The strongest careers websites I am seeing are built to a completely different brief. The brief is: help candidates understand themselves against this opportunity. Reduce their uncertainty. Show them exactly what success looks like. Let them decide whether they are right for you. That brief produces something completely different from a brand showcase. It produces a performance asset.
Looking good is no longer enough. Your careers website is not a destination. It is hiring infrastructure, and it needs to perform.
What performance actually measures
When I talk about careers website performance, I am talking about the metrics that matter to candidate decision-making. Page load speed, because slow feels like negligence. Mobile usability, because your best candidates are evaluating roles on the move. Content clarity, because candidates need to understand the role and the environment well enough to decide. Findability, because the best candidates are searching across multiple opportunities simultaneously. Accessibility, because you are excluding people before you ever meet them. And conversion momentum, because the moment a candidate has decided to apply, you should not be adding friction.
In our upcoming The Inside Track 2026 study benchmarked 135 live careers websites using Google PageSpeed Insights - including 58 Fortune 100 companies. Two in three Fortune 100 careers sites score below 50 out of 100 on Performance. The average load time across those sites is 7.5 seconds. These are not organizations with limited budgets or small digital teams. They are among the most recognizable employers in the world, and their careers websites are underperforming on the metrics that matter most to candidates.
These metrics are not decorative. They are direct expressions of whether your careers website is helping candidates make good decisions about whether to move forward. And almost universally, when teams start measuring these things, they discover the gaps.
Why this matters to your hiring outcomes
The connection between careers website performance and hiring outcomes is not indirect. When a candidate lands on your careers site and the page crawls, they are not thinking about your brand. They are thinking about whether this organization can move at the speed they need. When the role description is vague, they are not imagining themselves in the job. They are leaving to look at someone else's site where the role is clearer. When the journey from discovery to application requires five clicks instead of two, you are losing momentum exactly when you should be building it.

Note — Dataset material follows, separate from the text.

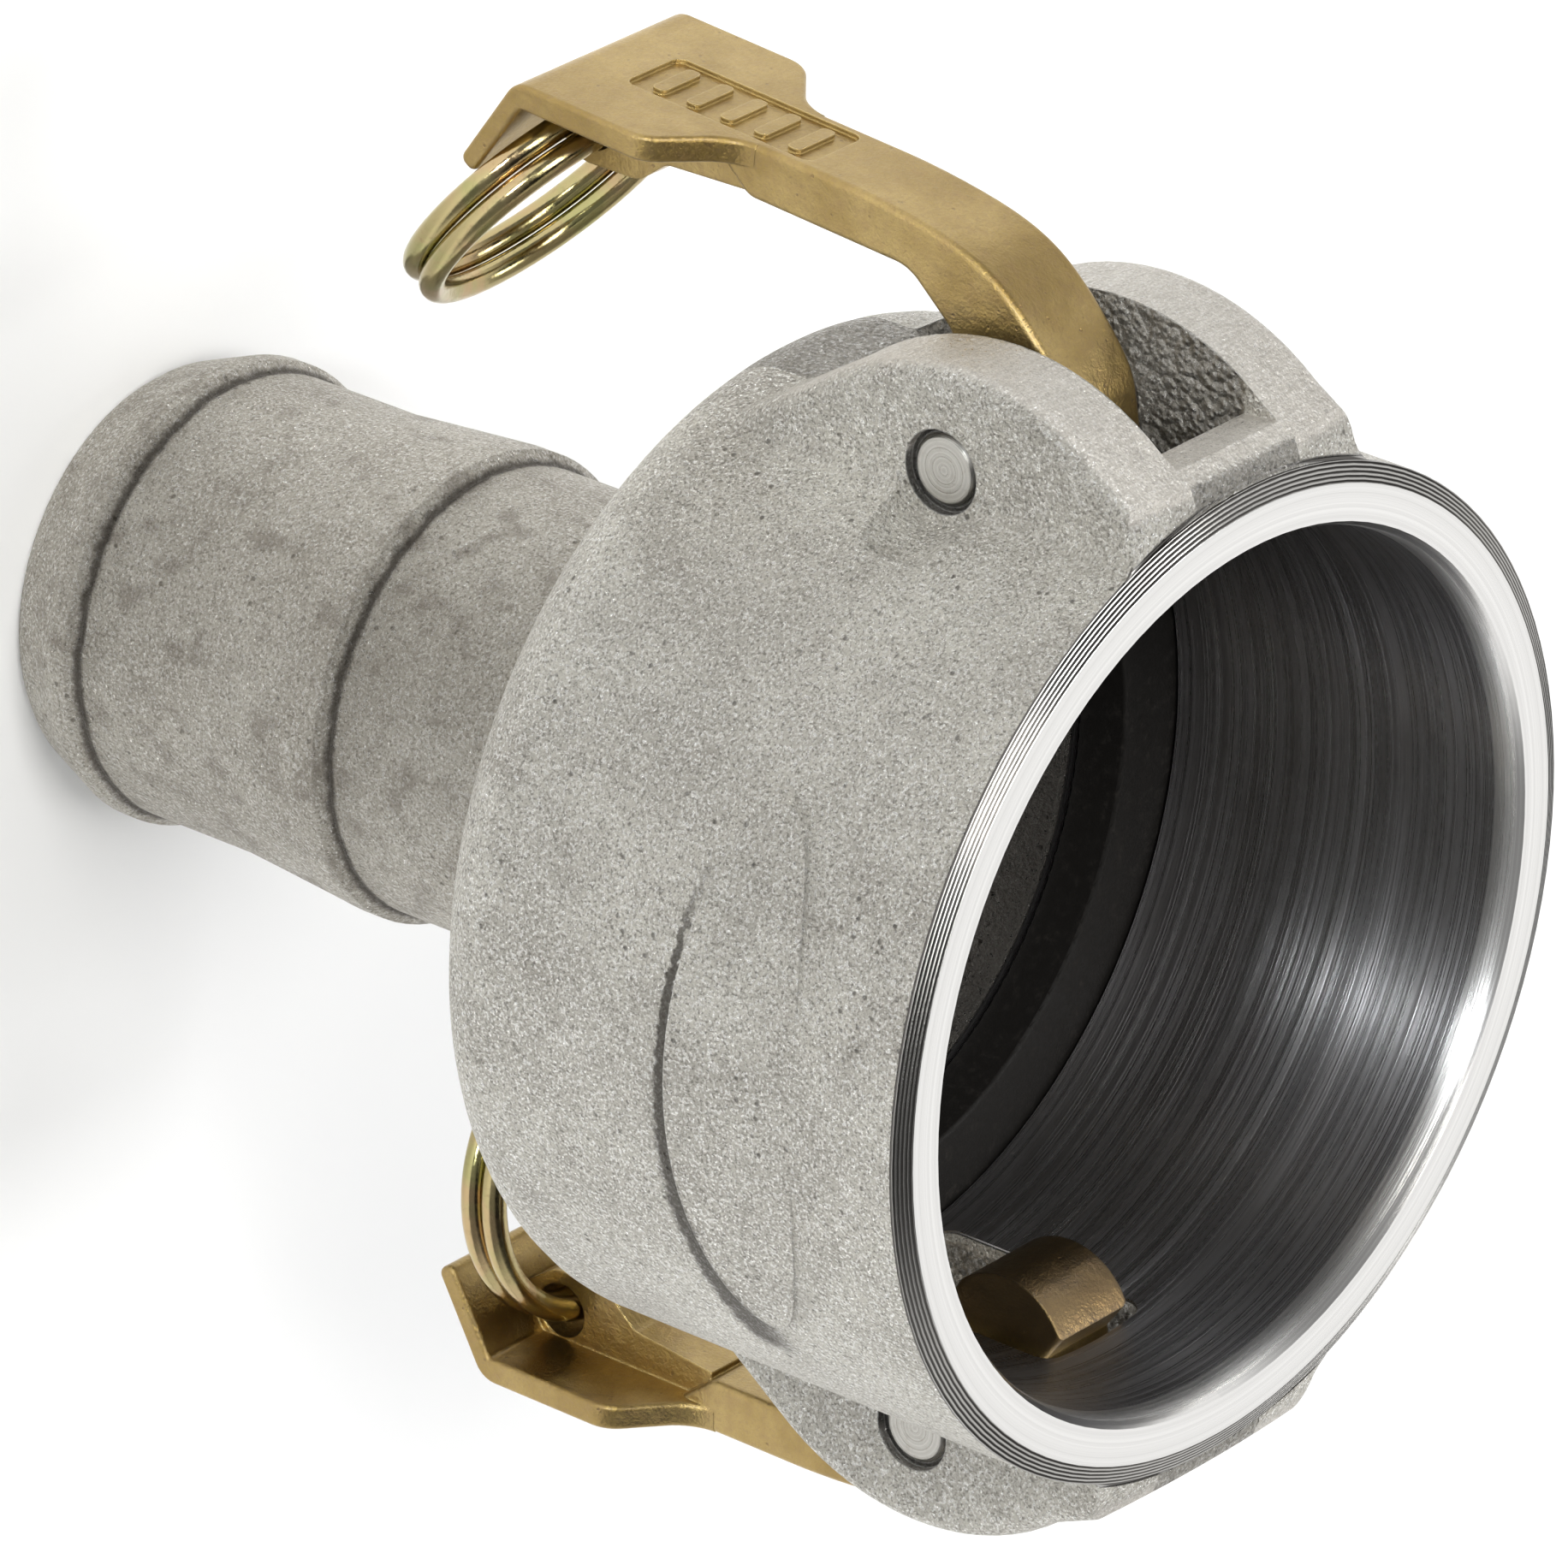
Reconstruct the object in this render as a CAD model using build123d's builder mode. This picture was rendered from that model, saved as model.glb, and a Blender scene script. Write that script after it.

The candidates who are most in demand are the ones with the most options. They have already decided to explore your opportunity, which means they are already leaning in. What your careers website does next determines whether that leaning in becomes an application or another tab closed.
The question is not what the site says. It is what the site helps candidates do.
The benchmark is now internal
Three years ago, you could get away with a careers website that looked better than the alternatives. The bar was purely aesthetic. That window is closed. Every organization with decent budget has a professional looking careers site now, which means the visual difference is noise. Performance is now the differentiator.
The questions worth asking right now are these. How fast does your careers site load on mobile? How many candidates can clearly articulate the role after spending two minutes on your site? How many candidates who land on a specific role end up applying? Where do the drop-offs happen? Are they design choices or performance issues? Which pages are costing you the most candidate momentum? What changes would shift the metrics?
The benchmark study also offers some context for where the industry currently sits. Only 22% of Fortune 100 careers sites score 90 or above on Best Practices - the metric that captures modern web standards, security protocols and technical hygiene. More than half score below 75. On Performance, the picture is starker still: only 4 of the 58 Fortune 100 sites we measured score above 75 out of 100. The gaps are not resource problems. They are measurement problems. Most organizations simply are not asking these questions.
The strongest teams are answering these questions not once a year, but continuously. They understand that candidate expectations are moving faster than the industry is moving. They know that the sites performing best are the ones being optimized based on where candidates actually get stuck, not where the design team thinks they might.
What comes next
Careers website performance is no longer a nice-to-have. It is a competitive advantage that is now measurable and no longer optional. The teams that start auditing their careers website performance now are the ones who will pull ahead on hire quality and speed before the year ends.